What to work on: Write the material out again in full, exactly.

===== Provided information

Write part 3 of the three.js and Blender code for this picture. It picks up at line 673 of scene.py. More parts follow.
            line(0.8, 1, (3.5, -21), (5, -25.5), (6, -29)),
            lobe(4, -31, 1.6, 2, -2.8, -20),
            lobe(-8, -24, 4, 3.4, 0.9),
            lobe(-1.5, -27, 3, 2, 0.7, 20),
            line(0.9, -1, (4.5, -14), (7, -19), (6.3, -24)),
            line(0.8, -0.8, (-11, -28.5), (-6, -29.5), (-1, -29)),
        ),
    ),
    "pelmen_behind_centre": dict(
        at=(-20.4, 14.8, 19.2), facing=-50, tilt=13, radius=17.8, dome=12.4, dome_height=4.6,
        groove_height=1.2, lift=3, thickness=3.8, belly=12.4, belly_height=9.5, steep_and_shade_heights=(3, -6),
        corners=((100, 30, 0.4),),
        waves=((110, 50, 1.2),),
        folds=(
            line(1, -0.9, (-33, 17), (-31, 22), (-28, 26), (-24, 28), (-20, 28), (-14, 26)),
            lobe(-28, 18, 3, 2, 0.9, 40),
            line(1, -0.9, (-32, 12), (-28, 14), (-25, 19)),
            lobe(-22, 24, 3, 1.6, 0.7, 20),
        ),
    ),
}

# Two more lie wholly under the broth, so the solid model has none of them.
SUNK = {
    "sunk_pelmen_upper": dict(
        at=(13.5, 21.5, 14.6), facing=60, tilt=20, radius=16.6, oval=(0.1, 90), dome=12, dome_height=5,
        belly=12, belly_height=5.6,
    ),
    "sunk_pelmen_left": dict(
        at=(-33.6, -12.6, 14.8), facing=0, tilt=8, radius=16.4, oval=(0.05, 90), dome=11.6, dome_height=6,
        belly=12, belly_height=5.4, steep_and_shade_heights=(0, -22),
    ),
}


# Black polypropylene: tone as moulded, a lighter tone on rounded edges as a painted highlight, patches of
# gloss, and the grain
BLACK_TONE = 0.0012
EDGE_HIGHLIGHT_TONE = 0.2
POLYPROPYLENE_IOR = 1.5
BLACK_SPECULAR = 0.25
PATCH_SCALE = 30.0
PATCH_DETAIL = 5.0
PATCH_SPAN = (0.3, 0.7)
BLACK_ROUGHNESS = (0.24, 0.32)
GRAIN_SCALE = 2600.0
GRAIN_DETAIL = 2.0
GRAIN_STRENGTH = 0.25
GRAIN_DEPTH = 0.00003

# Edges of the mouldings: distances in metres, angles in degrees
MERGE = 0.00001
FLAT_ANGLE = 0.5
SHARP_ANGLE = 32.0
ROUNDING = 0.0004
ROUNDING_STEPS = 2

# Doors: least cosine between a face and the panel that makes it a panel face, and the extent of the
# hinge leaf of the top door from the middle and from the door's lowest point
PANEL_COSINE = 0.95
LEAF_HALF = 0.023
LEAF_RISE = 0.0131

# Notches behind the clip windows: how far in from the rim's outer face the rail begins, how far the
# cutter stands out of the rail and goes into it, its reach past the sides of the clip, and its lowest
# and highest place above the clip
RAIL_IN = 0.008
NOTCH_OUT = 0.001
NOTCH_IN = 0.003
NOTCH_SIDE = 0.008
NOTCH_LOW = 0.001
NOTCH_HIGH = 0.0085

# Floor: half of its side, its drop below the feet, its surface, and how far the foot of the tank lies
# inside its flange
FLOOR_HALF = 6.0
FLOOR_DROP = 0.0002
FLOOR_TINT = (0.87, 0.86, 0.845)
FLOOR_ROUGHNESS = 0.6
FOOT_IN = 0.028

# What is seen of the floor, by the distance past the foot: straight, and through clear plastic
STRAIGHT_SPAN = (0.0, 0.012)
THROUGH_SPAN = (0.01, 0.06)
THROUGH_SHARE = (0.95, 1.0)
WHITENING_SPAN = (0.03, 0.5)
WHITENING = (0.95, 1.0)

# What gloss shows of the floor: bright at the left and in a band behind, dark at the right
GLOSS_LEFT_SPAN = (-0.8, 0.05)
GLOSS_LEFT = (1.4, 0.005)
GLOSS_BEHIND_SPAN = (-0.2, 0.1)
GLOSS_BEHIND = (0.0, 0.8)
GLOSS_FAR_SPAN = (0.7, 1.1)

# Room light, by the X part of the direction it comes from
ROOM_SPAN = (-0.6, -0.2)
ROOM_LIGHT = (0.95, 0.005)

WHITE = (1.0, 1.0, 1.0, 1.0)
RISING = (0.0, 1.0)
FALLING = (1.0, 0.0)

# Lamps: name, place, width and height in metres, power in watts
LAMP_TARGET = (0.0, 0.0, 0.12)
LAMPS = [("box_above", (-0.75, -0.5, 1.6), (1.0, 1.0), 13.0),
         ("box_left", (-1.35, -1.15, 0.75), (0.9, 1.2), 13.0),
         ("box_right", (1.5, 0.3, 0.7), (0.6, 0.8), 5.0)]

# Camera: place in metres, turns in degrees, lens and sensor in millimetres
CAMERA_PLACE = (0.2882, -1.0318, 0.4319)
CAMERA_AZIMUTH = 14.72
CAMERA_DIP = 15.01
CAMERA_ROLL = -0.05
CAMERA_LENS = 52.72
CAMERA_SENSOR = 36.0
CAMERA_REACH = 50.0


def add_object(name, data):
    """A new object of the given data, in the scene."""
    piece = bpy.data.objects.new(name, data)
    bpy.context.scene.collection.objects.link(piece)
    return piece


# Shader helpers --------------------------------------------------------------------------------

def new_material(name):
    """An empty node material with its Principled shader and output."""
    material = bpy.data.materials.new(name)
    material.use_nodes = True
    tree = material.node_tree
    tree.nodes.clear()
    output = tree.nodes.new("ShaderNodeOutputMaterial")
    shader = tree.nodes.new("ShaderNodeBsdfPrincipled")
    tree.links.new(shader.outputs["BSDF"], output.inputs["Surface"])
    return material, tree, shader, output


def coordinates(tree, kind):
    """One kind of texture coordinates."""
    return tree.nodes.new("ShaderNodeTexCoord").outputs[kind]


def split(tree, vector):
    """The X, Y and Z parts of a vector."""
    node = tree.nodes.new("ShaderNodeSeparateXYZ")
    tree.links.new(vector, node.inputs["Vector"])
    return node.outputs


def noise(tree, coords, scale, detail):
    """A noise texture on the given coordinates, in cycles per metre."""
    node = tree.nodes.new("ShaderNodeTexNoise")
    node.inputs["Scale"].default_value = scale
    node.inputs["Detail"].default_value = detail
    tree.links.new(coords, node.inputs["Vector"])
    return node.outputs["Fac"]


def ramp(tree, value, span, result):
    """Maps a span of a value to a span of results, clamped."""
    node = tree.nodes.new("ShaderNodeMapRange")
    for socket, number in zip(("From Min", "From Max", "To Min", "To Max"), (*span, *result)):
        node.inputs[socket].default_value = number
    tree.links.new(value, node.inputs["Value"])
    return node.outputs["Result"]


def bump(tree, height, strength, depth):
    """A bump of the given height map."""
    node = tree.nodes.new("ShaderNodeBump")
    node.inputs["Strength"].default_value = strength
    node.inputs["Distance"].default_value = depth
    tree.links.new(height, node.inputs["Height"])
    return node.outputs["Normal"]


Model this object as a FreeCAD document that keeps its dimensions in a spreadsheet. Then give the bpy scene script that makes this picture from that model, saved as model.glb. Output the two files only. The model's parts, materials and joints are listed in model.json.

==========

Response to this task:
Write part 3 of the three.js and Blender code for this picture. It picks up at line 673 of scene.py. More parts follow.
            line(0.8, 1, (3.5, -21), (5, -25.5), (6, -29)),
            lobe(4, -31, 1.6, 2, -2.8, -20),
            lobe(-8, -24, 4, 3.4, 0.9),
            lobe(-1.5, -27, 3, 2, 0.7, 20),
            line(0.9, -1, (4.5, -14), (7, -19), (6.3, -24)),
            line(0.8, -0.8, (-11, -28.5), (-6, -29.5), (-1, -29)),
        ),
    ),
    "pelmen_behind_centre": dict(
        at=(-20.4, 14.8, 19.2), facing=-50, tilt=13, radius=17.8, dome=12.4, dome_height=4.6,
        groove_height=1.2, lift=3, thickness=3.8, belly=12.4, belly_height=9.5, steep_and_shade_heights=(3, -6),
        corners=((100, 30, 0.4),),
        waves=((110, 50, 1.2),),
        folds=(
            line(1, -0.9, (-33, 17), (-31, 22), (-28, 26), (-24, 28), (-20, 28), (-14, 26)),
            lobe(-28, 18, 3, 2, 0.9, 40),
            line(1, -0.9, (-32, 12), (-28, 14), (-25, 19)),
            lobe(-22, 24, 3, 1.6, 0.7, 20),
        ),
    ),
}

# Two more lie wholly under the broth, so the solid model has none of them.
SUNK = {
    "sunk_pelmen_upper": dict(
        at=(13.5, 21.5, 14.6), facing=60, tilt=20, radius=16.6, oval=(0.1, 90), dome=12, dome_height=5,
        belly=12, belly_height=5.6,
    ),
    "sunk_pelmen_left": dict(
        at=(-33.6, -12.6, 14.8), facing=0, tilt=8, radius=16.4, oval=(0.05, 90), dome=11.6, dome_height=6,
        belly=12, belly_height=5.4, steep_and_shade_heights=(0, -22),
    ),
}


# Black polypropylene: tone as moulded, a lighter tone on rounded edges as a painted highlight, patches of
# gloss, and the grain
BLACK_TONE = 0.0012
EDGE_HIGHLIGHT_TONE = 0.2
POLYPROPYLENE_IOR = 1.5
BLACK_SPECULAR = 0.25
PATCH_SCALE = 30.0
PATCH_DETAIL = 5.0
PATCH_SPAN = (0.3, 0.7)
BLACK_ROUGHNESS = (0.24, 0.32)
GRAIN_SCALE = 2600.0
GRAIN_DETAIL = 2.0
GRAIN_STRENGTH = 0.25
GRAIN_DEPTH = 0.00003

# Edges of the mouldings: distances in metres, angles in degrees
MERGE = 0.00001
FLAT_ANGLE = 0.5
SHARP_ANGLE = 32.0
ROUNDING = 0.0004
ROUNDING_STEPS = 2

# Doors: least cosine between a face and the panel that makes it a panel face, and the extent of the
# hinge leaf of the top door from the middle and from the door's lowest point
PANEL_COSINE = 0.95
LEAF_HALF = 0.023
LEAF_RISE = 0.0131

# Notches behind the clip windows: how far in from the rim's outer face the rail begins, how far the
# cutter stands out of the rail and goes into it, its reach past the sides of the clip, and its lowest
# and highest place above the clip
RAIL_IN = 0.008
NOTCH_OUT = 0.001
NOTCH_IN = 0.003
NOTCH_SIDE = 0.008
NOTCH_LOW = 0.001
NOTCH_HIGH = 0.0085

# Floor: half of its side, its drop below the feet, its surface, and how far the foot of the tank lies
# inside its flange
FLOOR_HALF = 6.0
FLOOR_DROP = 0.0002
FLOOR_TINT = (0.87, 0.86, 0.845)
FLOOR_ROUGHNESS = 0.6
FOOT_IN = 0.028

# What is seen of the floor, by the distance past the foot: straight, and through clear plastic
STRAIGHT_SPAN = (0.0, 0.012)
THROUGH_SPAN = (0.01, 0.06)
THROUGH_SHARE = (0.95, 1.0)
WHITENING_SPAN = (0.03, 0.5)
WHITENING = (0.95, 1.0)

# What gloss shows of the floor: bright at the left and in a band behind, dark at the right
GLOSS_LEFT_SPAN = (-0.8, 0.05)
GLOSS_LEFT = (1.4, 0.005)
GLOSS_BEHIND_SPAN = (-0.2, 0.1)
GLOSS_BEHIND = (0.0, 0.8)
GLOSS_FAR_SPAN = (0.7, 1.1)

# Room light, by the X part of the direction it comes from
ROOM_SPAN = (-0.6, -0.2)
ROOM_LIGHT = (0.95, 0.005)

WHITE = (1.0, 1.0, 1.0, 1.0)
RISING = (0.0, 1.0)
FALLING = (1.0, 0.0)

# Lamps: name, place, width and height in metres, power in watts
LAMP_TARGET = (0.0, 0.0, 0.12)
LAMPS = [("box_above", (-0.75, -0.5, 1.6), (1.0, 1.0), 13.0),
         ("box_left", (-1.35, -1.15, 0.75), (0.9, 1.2), 13.0),
         ("box_right", (1.5, 0.3, 0.7), (0.6, 0.8), 5.0)]

# Camera: place in metres, turns in degrees, lens and sensor in millimetres
CAMERA_PLACE = (0.2882, -1.0318, 0.4319)
CAMERA_AZIMUTH = 14.72
CAMERA_DIP = 15.01
CAMERA_ROLL = -0.05
CAMERA_LENS = 52.72
CAMERA_SENSOR = 36.0
CAMERA_REACH = 50.0


def add_object(name, data):
    """A new object of the given data, in the scene."""
    piece = bpy.data.objects.new(name, data)
    bpy.context.scene.collection.objects.link(piece)
    return piece


# Shader helpers --------------------------------------------------------------------------------

def new_material(name):
    """An empty node material with its Principled shader and output."""
    material = bpy.data.materials.new(name)
    material.use_nodes = True
    tree = material.node_tree
    tree.nodes.clear()
    output = tree.nodes.new("ShaderNodeOutputMaterial")
    shader = tree.nodes.new("ShaderNodeBsdfPrincipled")
    tree.links.new(shader.outputs["BSDF"], output.inputs["Surface"])
    return material, tree, shader, output


def coordinates(tree, kind):
    """One kind of texture coordinates."""
    return tree.nodes.new("ShaderNodeTexCoord").outputs[kind]


def split(tree, vector):
    """The X, Y and Z parts of a vector."""
    node = tree.nodes.new("ShaderNodeSeparateXYZ")
    tree.links.new(vector, node.inputs["Vector"])
    return node.outputs


def noise(tree, coords, scale, detail):
    """A noise texture on the given coordinates, in cycles per metre."""
    node = tree.nodes.new("ShaderNodeTexNoise")
    node.inputs["Scale"].default_value = scale
    node.inputs["Detail"].default_value = detail
    tree.links.new(coords, node.inputs["Vector"])
    return node.outputs["Fac"]


def ramp(tree, value, span, result):
    """Maps a span of a value to a span of results, clamped."""
    node = tree.nodes.new("ShaderNodeMapRange")
    for socket, number in zip(("From Min", "From Max", "To Min", "To Max"), (*span, *result)):
        node.inputs[socket].default_value = number
    tree.links.new(value, node.inputs["Value"])
    return node.outputs["Result"]


def bump(tree, height, strength, depth):
    """A bump of the given height map."""
    node = tree.nodes.new("ShaderNodeBump")
    node.inputs["Strength"].default_value = strength
    node.inputs["Distance"].default_value = depth
    tree.links.new(height, node.inputs["Height"])
    return node.outputs["Normal"]


Model this object as a FreeCAD document that keeps its dimensions in a spreadsheet. Then give the bpy scene script that makes this picture from that model, saved as model.glb. Output the two files only. The model's parts, materials and joints are listed in model.json.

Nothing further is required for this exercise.